* _WORK INSTRUCTIONS_
Your task is to copy the stretch of lines in the records below that begins with the line containing "in imported if" and ends with the line containing "# formula give", exactly as written, with nothing added.
——
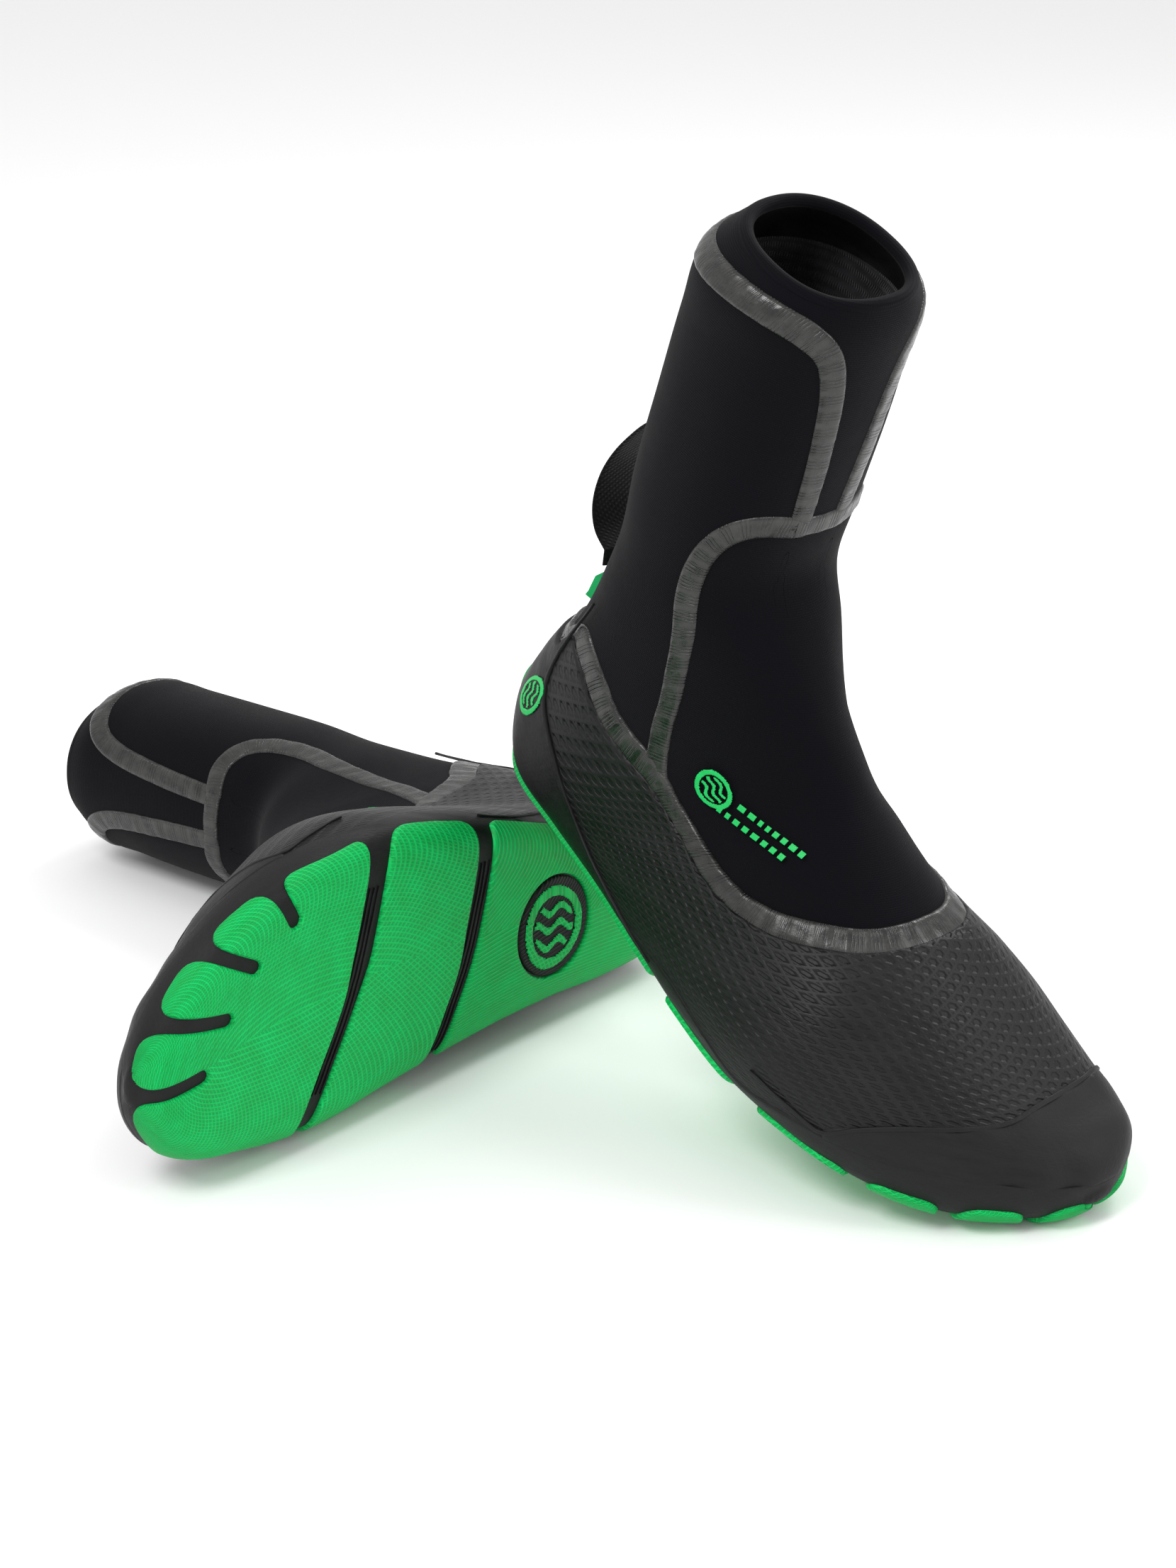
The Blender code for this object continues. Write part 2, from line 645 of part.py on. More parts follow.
def window_disc(name, radius):
    """A short upright cylinder through the sole at the round window."""
    x, y, _ = WINDOW
    bpy.ops.mesh.primitive_cylinder_add(vertices=28, radius=radius * MM, depth=20 * MM,
                                        location=(x * MM, y * MM, 0))
    disc = bpy.context.object
    disc.name = name
    bpy.context.view_layer.update()
    return disc


def sole_window():
    """The black inlay in the heel pad's round window."""
    window = round_shell("sole_window", TREAD, *PAD_SECTIONS[3])
    cut(window, window_disc("window_disc", WINDOW[2] - SEAM), "INTERSECT")
    return window


def tread_parts():
    return [(forefoot_pad(), GREEN_RUBBER), (midfoot_pad(), GREEN_RUBBER),
            (heel_pad(), GREEN_RUBBER), (sole_window(), BLACK_RUBBER)]


# ---------------------------------------------------------------- trim
def trim_parts():
    degrees, section = BADGE_PLACE
    across, along = form_scale(BADGE_PLACE)
    rim = []
    for step in range(16):
        angle = math.tau * step / 16
        rim.append((degrees + BADGE_RADIUS * math.cos(angle) / across,
                    section + BADGE_RADIUS * math.sin(angle) / along))
    badge = form_panel("heel_badge", rim, BADGE)
    strip = band([(180, STRIP_RANGE[0]), (180, sum(STRIP_RANGE) / 2), (180, STRIP_RANGE[1])],
                 STRIP_WIDTH, form_scale)
    achilles = form_panel("achilles_strip", strip, ACHILLES)
    return [(badge, GREEN_RUBBER), (achilles, GREEN_RUBBER)]


def loop_parts():
    """The webbing bow and the two sewn roots that it swings between."""
    line = smooth_line(LOOP_BOW, 2)
    bow = side_view_solid("pull_loop", band(line, WEBBING), WEBBING_WIDTH)
    hinge = Vector((LOOP_BOW[-1][0], 0, LOOP_BOW[-1][1])) * MM
    bow.data.transform(Matrix.Translation(-hinge) @ bow.matrix_basis)
    bow.matrix_basis = Matrix.Translation(hinge)
    parts = [(bow, WEBBING_CLOTH)]
    for name, ((x0, z0), (x1, z1)) in (("loop_root_upper", UPPER_ROOT),
                                       ("loop_root_lower", LOWER_ROOT)):
        bpy.ops.mesh.primitive_cube_add(size=1, location=((x0 + x1) / 2 * MM, 0,
                                                          (z0 + z1) / 2 * MM))
        root = bpy.context.object
        root.name = name
        root.data.transform(Matrix.Diagonal(((x1 - x0) * MM, WEBBING_WIDTH * MM,
                                             (z1 - z0) * MM, 1)))
        root.data.transform(Matrix.Translation(root.location))
        root.location = (0, 0, 0)
        parts.append((root, WEBBING_CLOTH))
    return parts


# ---------------------------------------------------------------- assembly
def material(name, colour, roughness):
    found = bpy.data.materials.get(name)
    if found:
        return found
    made = bpy.data.materials.new(name)
    made.use_nodes = True
    shader = made.node_tree.nodes["Principled BSDF"]
    shader.inputs["Base Color"].default_value = (*colour, 1)
    shader.inputs["Roughness"].default_value = roughness
    shader.inputs["Metallic"].default_value = 0.0
    return made


def mirror_mesh(mesh):
    """A copy of a mesh for the other foot."""
    copy = mesh.copy()
    work = bmesh.new()
    work.from_mesh(copy)
    work.transform(Matrix.Diagonal((1, -1, 1, 1)))
    bmesh.ops.reverse_faces(work, faces=work.faces)
    work.to_mesh(copy)
    work.free()
    return copy


def boot_frame(name, place, turn):
    frame = bpy.data.objects.new(name, None)
    bpy.context.scene.collection.objects.link(frame)
    frame.location = Vector(place) * MM
    frame.rotation_euler = [math.radians(angle) for angle in turn]
    return frame


def main():
    for obj in list(bpy.data.objects):
        bpy.data.objects.remove(obj)
    boots = bpy.data.collections.new("neoprene_boots")
    bpy.context.scene.collection.children.link(boots)
    right = boot_frame("right_boot_frame", *RIGHT_PLACE)
    left = boot_frame("left_boot_frame", *LEFT_PLACE)
    pieces = (lining_parts() + panel_parts() + tape_parts() + shell_parts() + tread_parts()
              + trim_parts() + loop_parts())
    for piece, look in pieces:
        tidy(piece, 2e-6)
        split_faces(piece)
        piece.data.materials.clear()
        piece.data.materials.append(material(*look))
        name = piece.name
        other = bpy.data.objects.new("left_" + name, mirror_mesh(piece.data))
        piece.name = "right_" + name
        other.location = piece.location
        for obj, frame in ((piece, right), (other, left)):
            for collection in list(obj.users_collection):
                collection.objects.unlink(obj)
            boots.objects.link(obj)
            obj.parent = frame
    bpy.context.view_layer.update()


main()
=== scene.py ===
# %% [markdown]
# # A pair of neoprene surf boots
#
# Each boot is a stack of thin layers over one foot shape: foam panels, tapes over their
# seams, a moulded rubber shell, and a green tread. So this lesson builds the foot shape
# once, as a formula, and every piece is a layer on it. The left boot is the mirror image.

# %% Load the frame
import math

import bmesh
import bpy
import numpy as np
from mathutils import Euler, Matrix, Vector


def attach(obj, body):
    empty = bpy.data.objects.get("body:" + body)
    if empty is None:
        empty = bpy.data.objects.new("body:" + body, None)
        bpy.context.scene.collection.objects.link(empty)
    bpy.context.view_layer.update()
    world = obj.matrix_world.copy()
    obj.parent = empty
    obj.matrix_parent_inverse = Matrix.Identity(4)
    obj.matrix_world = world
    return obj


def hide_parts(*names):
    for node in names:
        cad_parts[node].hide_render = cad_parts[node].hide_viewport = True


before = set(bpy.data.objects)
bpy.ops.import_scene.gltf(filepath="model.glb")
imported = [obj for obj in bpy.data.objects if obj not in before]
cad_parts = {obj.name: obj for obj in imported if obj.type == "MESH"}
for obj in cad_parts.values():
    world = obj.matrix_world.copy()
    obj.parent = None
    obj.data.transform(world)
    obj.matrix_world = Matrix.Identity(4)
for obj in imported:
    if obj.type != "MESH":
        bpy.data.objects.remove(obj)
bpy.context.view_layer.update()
MM = 0.001

# %% [markdown]
# ## The foot shape
#
# A last, the foot-shaped block that a boot is moulded on, is best drawn as cross
# sections. Each section is a rounded ring between a front point and a back point, and
# the sections fan from level at the cuff to upright at the toes. A table of them and one
# formula give any point, so no piece needs to be modelled by hand.

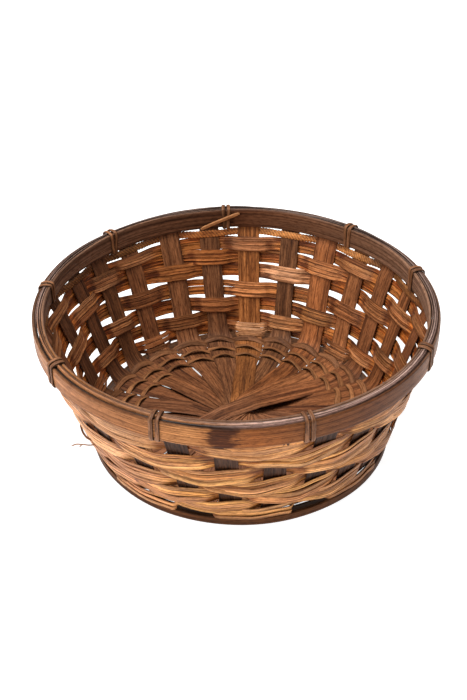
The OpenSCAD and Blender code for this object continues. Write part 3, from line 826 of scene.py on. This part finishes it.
# ---------------------------------------------------------------------------
# Floor strands: pairs twined round the splints
# ---------------------------------------------------------------------------
def strand(name, node, r0, firsts, seed, w=3.7, slope=1.9, rise=1.5, turn=False):
    rng = np.random.default_rng(seed)
    b = Build(name)
    s = np.arange(0, 26, 0.04)
    ph = (s + firsts + 0.5) % 2  # 0..1 over a splint, 1..2 under it
    over = ph < 1
    v = np.where(over, ph, ph - 1)
    arch = np.sin(np.pi * v)
    zrel = np.where(over, 0.35 + 0.65 * arch**0.7 + rise * arch**1.6, -0.35 - 0.6 * arch**0.6)
    x = np.where(over, slope * (1 - 2 * v), -slope * (1 - 2 * v))
    x = x + np.where(over, 0.7 * arch, 0)
    rad = r0 + x + Ring(rng, 3, 11, 0.35)(s / 26 * 2 * math.pi)
    z0 = FLOOR_Z + np.zeros_like(s)
    if turn:
        z0 = np.interp(rad, wall_line[:, 0], wall_line[:, 1])
    th = theta(s)
    amp = 1 + 0.22 * np.clip(Ring(rng, 5, 13, 1.0)(np.radians(th)), -1, 1)
    P = polar(rad, th, z0 + zrel * np.where(over, amp, 1))
    radial = polar(1.0, th, 0.0)
    Tan, _ = along(P, True)
    tiltd = np.where(over, 24 * arch, 4) + (14 if turn else 0)
    tl = np.radians(tiltd)
    X = np.cos(tl)[:, None] * radial - np.sin(tl)[:, None] * np.array([0, 0, 1.0]) if not turn else np.cos(tl)[:, None] * radial + np.sin(tl)[:, None] * np.array([0, 0, 1.0])
    X = unit(X - (X * Tan).sum(-1, keepdims=True) * Tan)
    Y = unit(np.cross(X, Tan))
    Y = Y * np.where(Y[:, 2:] < 0, -1, 1)
    top = lin((112, 75, 49) if turn else (138, 95, 62))[None] * (1 + 0.12 * np.clip(Ring(rng, 4, 20, 1.0)(np.radians(th)), -1, 1))[:, None]
    bot = lin((84, 56, 38))
    ww = w * (1 + 0.12 * np.where(over, arch, 0)) * (1 + 0.06 * Ring(rng, 8, 20, 1.0)(np.radians(th)))
    b.strip(P, X, Y, ww, 0.72, (top, np.repeat(bot[None], len(s), 0)), stain=0.12, nx=6, edge=0.12, crown=0.12, closed=True, seed=seed, rim=0.4)
    b.make(M_FLOOR, [node])


for tag, r0, w, slope, turn in (("inner", 68.6, 3.5, 1.9, False), ("middle", 78.2, 3.6, 1.9, False), ("outer", 87.7, 3.9, 1.5, True)):
    strand(f"floor_strand_{tag}_a_twined", f"floor_strand_{tag}_a", r0, 0, int(r0) * 3, w, slope, 1.4, turn)
    strand(f"floor_strand_{tag}_b_twined", f"floor_strand_{tag}_b", r0, 1, int(r0) * 3 + 1, w, slope, 1.4, turn)


# ---------------------------------------------------------------------------
# Rim hoops and fillers
# ---------------------------------------------------------------------------
def hoop(name, node, mat, r_mid, z_mid, width, thick, tint_out, tint_in, seed, n=720, crown=0.25, wob=(0.15, 0.2), nx=12, edge=0.04, bulge=None,
         stain=None, lean=0.0, ridge_amp=0.05, extra=(), rim=0.3, low=None, dz=None):
    rng = np.random.default_rng(seed)
    th = np.linspace(0, 360, n, endpoint=False)
    rad = np.radians(th)
    r = r_mid + Ring(rng, 2, 7, wob[0])(rad)
    z = z_mid + Ring(rng, 2, 8, wob[1])(rad)
    if dz is not None:
        z = z + dz(th)
    P = polar(r, th, z)
    radial = polar(1.0, th, 0.0)
    X = unit(math.sin(lean) * radial + math.cos(lean) * np.array([0, 0, 1.0]))
    Y = unit(math.cos(lean) * radial - math.sin(lean) * np.array([0, 0, 1.0]))
    Tw = thick + (bulge(th) if bulge else 0) * np.ones(n)
    W = width + Ring(rng, 3, 12, wob[1] * 0.7)(rad)
    if low is not None:
        W = W + low(th)
        P = polar(r, th, z - low(th) / 2)
    cs = [(rng.uniform(-width / 2, width / 2), rng.uniform(0.25, 0.8), rng.uniform(-1, 1) * ridge_amp) for _ in range(14)]
    sway = Ring(rng, 1, 4, 0.4)

    def ridge(Ls, A, sd):
        xx = A + sway(rad)[:, None]
        return sum(h * np.exp(-(((xx - c) / w) ** 2)) for c, w, h in cs) * sd

    to = tint_out(th) if callable(tint_out) else np.repeat(lin(tint_out)[None], n, 0)
    ti = tint_in(th) if callable(tint_in) else np.repeat(lin(tint_in)[None], n, 0)
    st = stain(th) if stain else 0.1
    b = Build(name)
    b.strip(P, X, Y, W, Tw, (to, ti), stain=st, nx=nx, edge=edge, crown=crown, closed=True, ridge=ridge, seed=seed, rim=rim)
    for i, (r2, z2, w2, t2, c2) in enumerate(extra):
        Q = polar(r2 + Ring(rng, 2, 9, 0.12)(rad), th, z2 + Ring(rng, 2, 9, 0.05)(rad))
        b.strip(Q, X, Y, w2, t2, (np.repeat(lin(c2)[None], n, 0), ti), stain=0.15, nx=nx, edge=0.1, crown=0.12, closed=True, seed=seed + 5 + i, rim=0.5)
    return b.make(mat, [node])


def hoop_tone_sheen_and_shade(th):
    # Painted light over the hoop's own tone: a painted sheen near 100°, painted shade on the right from about 120° to
    # 176°, and lighter on the front left, where the light falls.
    stops = [0, 60, 100, 118, 128, 145, 160, 176, 184, 192, 205, 225, 240, 256, 275, 300, 360]
    cols = [(96, 62, 40), (112, 78, 58), (162, 132, 117), (136, 100, 80), (101, 63, 39), (99, 57, 30), (108, 64, 32), (132, 76, 34), (146, 90, 46),
            (170, 116, 70), (150, 98, 58), (150, 100, 64), (164, 114, 78), (134, 96, 72), (104, 70, 50), (96, 62, 40), (96, 62, 40)]
    c = lin(np.array(cols))
    return np.stack([np.interp(th, stops, c[:, i]) for i in range(3)], -1)


def node_mark(th):
    d = (th - 184.6) / np.where(th < 184.6, 5.4, 3.6)
    return np.clip(0.10 + 0.88 * np.exp(-d * d), 0, 1)


def node_ridge(th):
    d = (th - 187.0) / 1.2
    return 0.28 * np.exp(-d * d)


def stake_at(th):
    return np.interp(th, _t_all, _s_all)


def inner_top(th):
    c = lin(np.array([(150, 112, 88), (160, 108, 66), (150, 112, 88)]))
    return np.stack([np.interp(np.abs(((th - 220 + 180) % 360) - 180), [0, 25, 45], [c[1, i], c[1, i], c[0, i]]) for i in range(3)], -1)


def inner_face(th):
    c = lin(np.array([(92, 56, 36), (118, 82, 60), (138, 106, 86)]))
    return np.stack([np.interp(np.abs(((th + 180) % 360) - 180), [0, 28, 80], c[:, i]) for i in range(3)], -1)


hoop("outer_hoop_bamboo", "outer_hoop", M_HOOP, 123.95, 89.2, 12.7, 1.9, hoop_tone_sheen_and_shade, (84, 60, 46), 71, n=900, crown=0.16, wob=(0.12, 0.2),
     nx=16, edge=0.035, bulge=node_ridge, stain=node_mark)
hoop("inner_hoop_bamboo", "inner_hoop", M_INNER, 118.25, 91.05, 11.0, 1.6, inner_top, inner_face, 72, n=720, crown=-0.1, wob=(0.12, 0.25),
     nx=12, edge=0.05, low=lambda th: BACK_SAG * back(stake_at(th)))


def warm_side(th):
    """1 on the left and front of the rim, where the strands between the hoops are darker and warmer, the outer one as
    painted shadow.
    """
    return 1 - smooth(np.abs(((th - 222 + 180) % 360) - 180), 30, 52)


def filler_tone_sheen_and_shadow(cool, warm):
    def tint(th):
        k = warm_side(th)[:, None]
        return lin(cool)[None] * (1 - k) + lin(warm)[None] * k

    return tint


# The pale lilac colours are the fillers' tone with a painted sheen on the rim top; the outer strand's near-black on the
# left and front is a painted shadow.
for i, (tag, r, z, w, t, c) in enumerate((("inner", 119.75, 94.7, 3.4, 1.15, (190, 153, 137)), ("middle", 121.0, 95.1, 3.9, 1.2, (218, 184, 172)),
                                          ("outer", 122.2, 94.8, 3.5, 1.15, (174, 140, 130)))):
    warm = {"inner": (136, 92, 62), "middle": (160, 110, 74), "outer": (34, 22, 16)}[tag]
    hoop(f"rim_filler_{tag}_strand", f"rim_filler_{tag}", M_FILL, r, z, w, t, filler_tone_sheen_and_shadow(c, warm), (60, 44, 36), 80 + i, n=720, crown=0.0,
         wob=(0.07, 0.32), nx=5, edge=0.2, ridge_amp=0.06, dz=(lambda th: -1.3 * warm_side(th)) if tag == "outer" else None)
hoop("foot_hoop_bamboo", "foot_hoop", M_FOOT, 95.0, 5.1, 7.3, 1.3, (42, 25, 13), (108, 73, 48), 90, n=600, crown=0.1, wob=(0.1, 0.12), nx=8,
     edge=0.08, extra=((96.6, 2.75, 5.3, 1.3, (86, 50, 22)), (95.7, 3.3, 6.4, 0.5, (60, 36, 18))))

# ---------------------------------------------------------------------------
# Lashings
# ---------------------------------------------------------------------------
LASH_PATH = [[125.5, 94.4, 1, 0], [125.5, 88.6, 1, 0], [125.5, 83.6, 1, 0], [124.9, 82.2, 0.95, 0], [123.2, 81.9, 0.9, 0], [122, 82.6, 0.8, 0.25],
             [121.5, 83.8, 0.7, 0.65], [120.5, 84.9, 0.66, 1], [118.2, 84.9, 0.65, 1], [117, 85.1, 0.65, 1], [116.8, 86.4, 0.66, 1],
             [116.9, 90, 0.8, 0.3], [116.9, 95.8, 1, 0], [117.2, 97, 1, 0], [118.8, 97.7, 1, 0], [121.4, 97.8, 1, 0], [123.4, 97.3, 1, 0],
             [124.9, 96.5, 1, 0], [125.45, 95.5, 1, 0]]
LASH_AT = [-3.0, 40.7, 73.5, 115.4, 161.9, 201.0, 238.2, 279.7, 315.6]


def lashing(i, gap):
    rng = np.random.default_rng(300 + i)
    a = gap
    pts = np.array(LASH_PATH + LASH_PATH[:3], float)
    pts[:, 1] -= pts[:, 3] * BACK_SAG * float(back(stake_at(a % 360)))
    pts = pts[:, :3]
    line = catmull(pts, 0.5)
    start = np.argmin(np.linalg.norm(line[5:60, :2] - np.array([125.5, 88.6]), axis=1)) + 5
    end = len(line) - 1 - np.argmin(np.linalg.norm(line[::-1][:60, :2] - np.array([125.5, 88.6]), axis=1))
    line = line[start:end]
    ar = math.radians(a)
    R, Lt, Up = np.array([math.sin(ar), math.cos(ar), 0]), np.array([math.cos(ar), -math.sin(ar), 0]), np.array([0, 0, 1.0])
    b = Build(f"lashing_{i + 1}_strands")
    for side in (1, -1):
        off = side * 1.85 * line[:, 2] + Wave(rng, 30, 0.12)(np.arange(len(line)) * 0.5)
        P = line[:, 0:1] * R + line[:, 1:2] * Up + off[:, None] * Lt
        Tan, _ = along(P, True)
        X = unit(Lt[None] - (Tan @ Lt)[:, None] * Tan)
        Y = unit(np.cross(X, Tan))
        centre = 121.2 * R + 88 * Up
        Y = Y * np.sign(((P - centre) * Y).sum(-1))[:, None]
        w = 2.5 + Wave(rng, 25, 0.10)(np.arange(len(line)) * 0.5)
        top = lin((128, 88, 60)) * rng.uniform(0.85, 1.1)
        b.strip(P, X, Y, w, 0.75, (np.repeat(top[None], len(P), 0), np.repeat(lin((92, 62, 42))[None], len(P), 0)), stain=0.15, nx=7, edge=0.18, crown=0.18,
                closed=True, seed=300 + i * 2 + side, ridge=lambda Ls, A, sd: 0.06 * np.sin(A * 4.6 + 0.7) * sd, rim=0.5)
    b.make(M_LASH, [f"lashing_{i + 1}"])


for i, g in enumerate(LASH_AT):
    lashing(i, g)


def tail():
    p, q = polar(115.9, -12.0, 83.6), polar(115.9, 1.6, 94.6)
    t = np.linspace(0, 1, 40)[:, None]
    P = p + (q - p) * t + polar(1.0, -5.0, 0.0) * (np.sin(t * math.pi) * -0.3) + np.array([0, 0, 1.0]) * np.sin(t * math.pi) * 0.4
    Tan, _ = along(P)
    Y = np.repeat(-polar(1.0, -5.0, 0.0)[None], 40, 0)
    Y = unit(Y - (Y * Tan).sum(-1, keepdims=True) * Tan)
    X = unit(np.cross(Y, Tan))
    b = Build("lashing_tail_end")
    w = 2.6 * np.minimum(1, 0.55 + 0.45 * np.minimum(t[:, 0] * 12, (1 - t[:, 0]) * 12))
    b.strip(P, X, Y, w, 1.25, (np.repeat(lin((176, 122, 78))[None], 40, 0), np.repeat(lin((130, 88, 56))[None], 40, 0)), stain=0.1, nx=7, edge=0.2, crown=0.25,
            seed=5)
    b.make(M_LASH, ["lashing_tail"])


tail()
——
* _THE ANSWER_
cad_parts = {obj.name: obj for obj in imported if obj.type == "MESH"}
for obj in cad_parts.values():
    world = obj.matrix_world.copy()
    obj.parent = None
    obj.data.transform(world)
    obj.matrix_world = Matrix.Identity(4)
for obj in imported:
    if obj.type != "MESH":
        bpy.data.objects.remove(obj)
bpy.context.view_layer.update()
MM = 0.001

# %% [markdown]
# ## The foot shape
#
# A last, the foot-shaped block that a boot is moulded on, is best drawn as cross
# sections. Each section is a rounded ring between a front point and a back point, and
# the sections fan from level at the cuff to upright at the toes. A table of them and one
# formula give any point, so no piece needs to be modelled by hand.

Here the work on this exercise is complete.